Annika yells back, ‘FUCKING DRUGHEAD!’ and throws the dumb shower lotion stuff at him, which misses Edmond but hits the doorframe and will leave traces of its contents on our hall carpet for the next four years.

I say, ‘Edmond, can you please leave the bathroom, I’d like to concentrate on our unacceptable state as such right now.’

He leaps into the bathtub fully clothed. I flip out completely. Annika laughs over-ambitious and uninhibitedly despairing tears. Edmond is wearing turquoise Doc Martens, in which he very recently stomped through a nearby piece of woodland. Mud and particles of dog shit float in the bathwater. He tries to adopt a position that might prove acceptable for all parties. Now he’s sitting calmly between us, first of all taking a deep breath of course.

‘Mifti?’

‘Yeah?’

‘Can you give me my money back now? Are you feeling better now?’

‘Huh?’

At this point we’re informed that I not only puked up next to Edmond’s anodized aluminium keyboard but also refused (just as unscrupulously) to repay my debts to him from the previous day, with the argument, ‘Fuck capitalism!’

‘But what debts anyway?’

‘Well, not exactly debts, but I gave you the money to buy that thing, you know.’

‘What thing exactly?’

‘An international culture magazine.’

‘And now?’

‘Now I want my change, kind of thing.’

‘Oh right, sorry, I’ll just go and get it.’

I run to my purse, only to find that I kind of haven’t got enough for some reason. I run back, by which point Edmond has calmly shoved an oversized chocolate-coated soft marshmallow traditionally known in Germany as a ‘nigger’s kiss’ into Annika’s face and is now bent over her ribs inspecting her tonsils for white spots.

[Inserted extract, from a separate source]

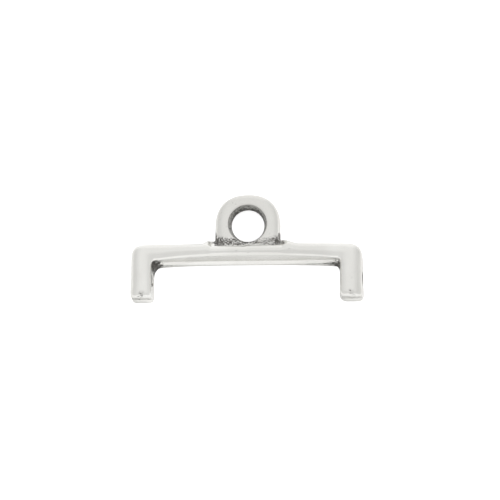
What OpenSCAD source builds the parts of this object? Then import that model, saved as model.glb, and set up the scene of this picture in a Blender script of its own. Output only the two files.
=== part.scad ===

‘That looks pretty cool from here – if Annika wasn’t naked I’d take a photo.’

‘I’ve got this sore throat out of nowhere, Mifti. I don’t know how come. Edmond’s just checking if I’ve got white spots on my tonsils.’

‘So how much do I get back now? You know – interest. One dumpling for every week.’

I press a small amount of change into his hand.

‘Are you kidding me, Mifti?’

Annika: ‘Edmond, what d’you think, men in underpants and socks are the worst, aren’t they?’

Edmond: ‘I just can’t stand my own sexiness, I always have to take the sting out of it so I don’t get a boner every time I look in the mirror.’

Mifti: ‘Well, I bought that book about the Baader-Meinhof gang, the one you told me to get, where the woman describes it all from her perspective, and then your international wank thing, and they both cost seventeen euro. So I spent thirty-four euro altogether, and now you get nine euro back.’